Happiness, not influence, is what determine your base war constitution score. It's best to think of happiness as your great people points and influence as the faith or gold that push you over the threshold when getting great people in Civ 6.
War support, if against you, will cause war weariness that manifests as combat penalty for your troops, combat bonus to your adversary and happiness penalty to your settlements (but no additional happiness to your opponent).
Influence can be spent to support wars between any players.
The entire penalty - correct me if I am wrong - to war weariness is per-settlement happiness, -3 in settlements you made, -5 in settlements you acquired, -7 in settlements you acquired in that war.

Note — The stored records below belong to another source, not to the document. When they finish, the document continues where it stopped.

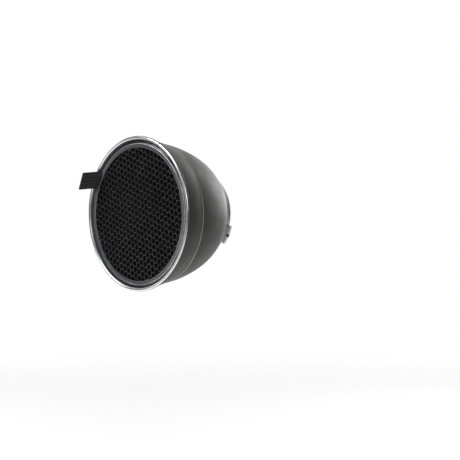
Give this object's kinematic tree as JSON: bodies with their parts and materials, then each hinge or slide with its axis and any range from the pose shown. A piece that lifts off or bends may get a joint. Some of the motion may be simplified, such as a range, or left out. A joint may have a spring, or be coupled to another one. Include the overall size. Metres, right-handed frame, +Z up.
{
  "type": "honeycomb grid reflector",
  "caption": "Round black metal studio reflector with a black honeycomb grid, an aluminium grid ring and a webbing pull tab in its mouth, and a bayonet ring behind.",
  "frame": {"origin": "centre of the bayonet ring's seating face, on the reflector's axis", "axes": "+Y along the axis out of the back towards the flash head, -Y out of the mouth, +Z up"},
  "size_m": [0.18, 0.1309, 0.18],
  "materials": {
    "shell_paint": "matt black outside, satin silver inside and round the rolled rim",
    "cast_aluminium": "fine cast satin",
    "rivet_metal": "plain zinc",
    "grid_aluminium": "satin with light handling marks",
    "black_foil": "matt black foil",
    "spring_steel": "bright rolled strip",
    "webbing": "black woven webbing"
  },
  "bodies": {
    "reflector": {"reflector_shell": "shell_paint", "bayonet_ring": "cast_aluminium", "ring_rivets": "rivet_metal"},
    "grid": {"grid_frame": "grid_aluminium", "honeycomb_core": "black_foil", "seam_spring": "spring_steel", "spring_rivets": "rivet_metal", "tab_root": "webbing", "tab_rivets": "rivet_metal"},
    "tab": {"tab_flap": "webbing"}
  },
  "joints": [
    {"name": "grid_slide", "type": "slide", "parent": "reflector", "child": "grid", "axis": [0, -1, 0], "range_m": [0, 0.06]},
    {"name": "tab_fold", "type": "hinge", "parent": "grid", "child": "tab", "pos_m": [-0.07241, -0.09589, 0.04028], "axis": [-0.4917, 0.0958, -0.8655], "range_deg": [-55, 45]}
  ]
}
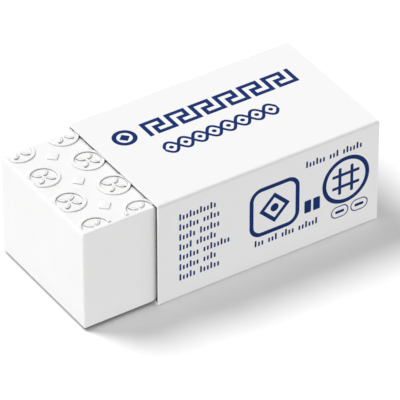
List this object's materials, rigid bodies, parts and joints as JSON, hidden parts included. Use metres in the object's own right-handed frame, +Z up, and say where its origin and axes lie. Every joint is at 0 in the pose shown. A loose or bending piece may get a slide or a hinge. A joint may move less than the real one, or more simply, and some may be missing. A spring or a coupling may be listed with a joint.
{
  "type": "vinyl eraser",
  "caption": "White rectangular vinyl eraser in a folded card sleeve, which it slides through as its working end wears down.",
  "frame": {"origin": "under the middle of the whole eraser, on the surface that the sleeve lies on", "axes": "+X along the block, away from its working end; +Z up, through the block's thinnest way; the sleeve's plain front panel faces -Y and its glued lap +Y"},
  "size_m": [0.0358, 0.0172, 0.0127],
  "materials": {
    "vinyl": "matte",
    "card": "semi-matte coated card with dark blue print"
  },
  "bodies": {
    "sleeve": {"card_sleeve": "card"},
    "eraser": {"eraser_block": "vinyl"}
  },
  "joints": [
    {"name": "block_slide", "type": "slide", "parent": "sleeve", "child": "eraser", "axis": [-1, 0, 0], "range_m": [-0.0086, 0.0275]}
  ]
}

If war "weariness" does anything meaningful from a game mechanic standpoint, other than decrease happiness, if there is any other directly applied penalty to influence, gold, culture, science, or production, I will be happy to admit I am wrong, but my problem was the fact I declared war in the ancient era and suffered a massive and immediate happiness penalty which destroyed many of my buildings, even though it was a formal war and it was the very first turn, and the only way I can see to prevent this is to have a higher per-settlement happiness.

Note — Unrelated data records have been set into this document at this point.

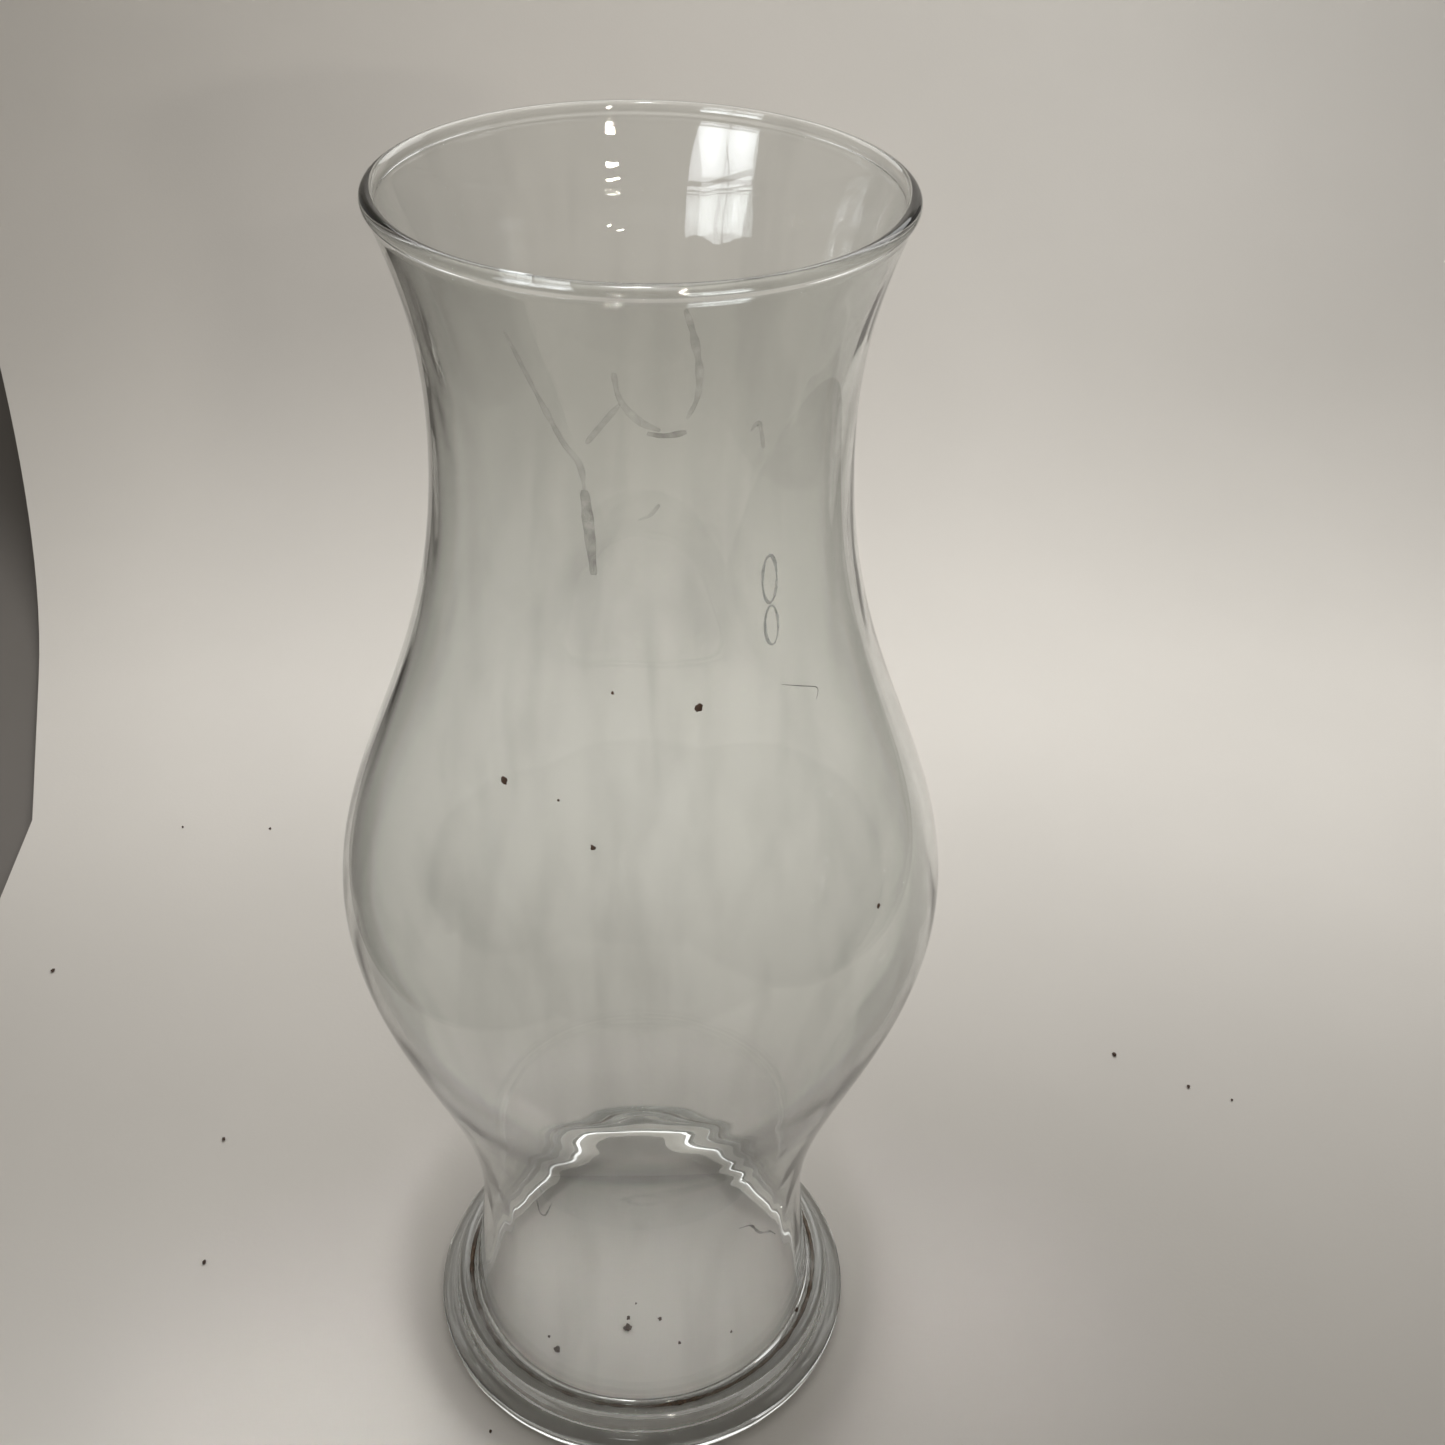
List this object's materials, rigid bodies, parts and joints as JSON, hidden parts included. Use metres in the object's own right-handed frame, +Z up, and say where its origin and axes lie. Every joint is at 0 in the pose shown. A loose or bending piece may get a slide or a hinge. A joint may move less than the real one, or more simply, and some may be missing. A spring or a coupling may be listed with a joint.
{
  "type": "hurricane vase",
  "caption": "Clear glass hurricane vase, open at both ends, with a flared beaded mouth, narrow neck, full belly, waist and stepped foot ring, to stand round a candle or round flowers in foam.",
  "frame": {"origin": "centre of the foot ring, on the plane of the table it stands on", "axes": "+Z up along the axis of revolution, from the foot to the mouth; +X and +Y are free, because the vase is round"},
  "size_m": [0.1306, 0.1306, 0.3],
  "materials": {
    "clear_glass": "clear blown glass, fire-polished",
    "thick_glass": "clear pressed glass, slightly grey-green where thick"
  },
  "bodies": {
    "root": {"stem": "clear_glass", "lower_belly": "clear_glass", "upper_belly": "clear_glass", "neck": "clear_glass", "lip": "clear_glass", "foot": "thick_glass"}
  },
  "joints": []
}
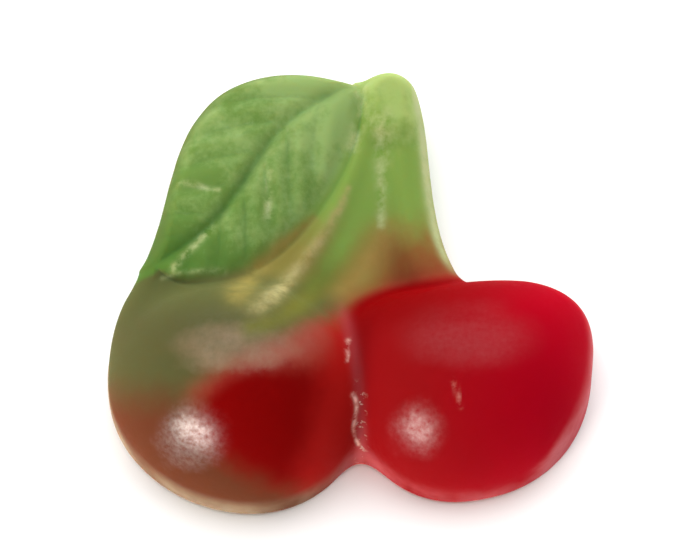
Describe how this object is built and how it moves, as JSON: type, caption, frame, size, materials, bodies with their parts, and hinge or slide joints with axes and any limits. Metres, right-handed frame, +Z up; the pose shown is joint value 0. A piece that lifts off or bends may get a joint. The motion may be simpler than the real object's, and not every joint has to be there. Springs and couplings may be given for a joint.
{
  "type": "gummy cherry sweet",
  "caption": "Fruit gum cast in one piece as twin cherries with a veined leaf and joined stems, on a flat base.",
  "frame": {"origin": "middle of the plan box on the flat cast base", "axes": "+Z up from the base, +Y towards the leaf and the stems' top, +X towards the redder cherry"},
  "size_m": [0.0346, 0.0326, 0.0114],
  "materials": {
    "gum": "satin, cloudy and slightly see-through gelatine gum; red cherries that fade into a green leaf and stems"
  },
  "bodies": {
    "root": {"gummy": "gum"}
  },
  "joints": []
}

Civ 7 uses Civ 5's local happiness, so even if you have a lot of happiness per turn, your cities will still be under threat of revolt and lose buildings if you do not have a lot of happiness in those cities, and influence will not do anything to help this situation because this penalty is applied immediately once the enemy civ's allies enter the war. You do not have a chance to respond to this with influence before you are impacted.
Am I wrong with any of that? Again my interest here is not to argue, my interest is to make sure people searching these forums have accurate information, and I see no way to prevent the immediate shock that is not increasing the per-city happiness enough in the ancient era to survive it without loss of buildings.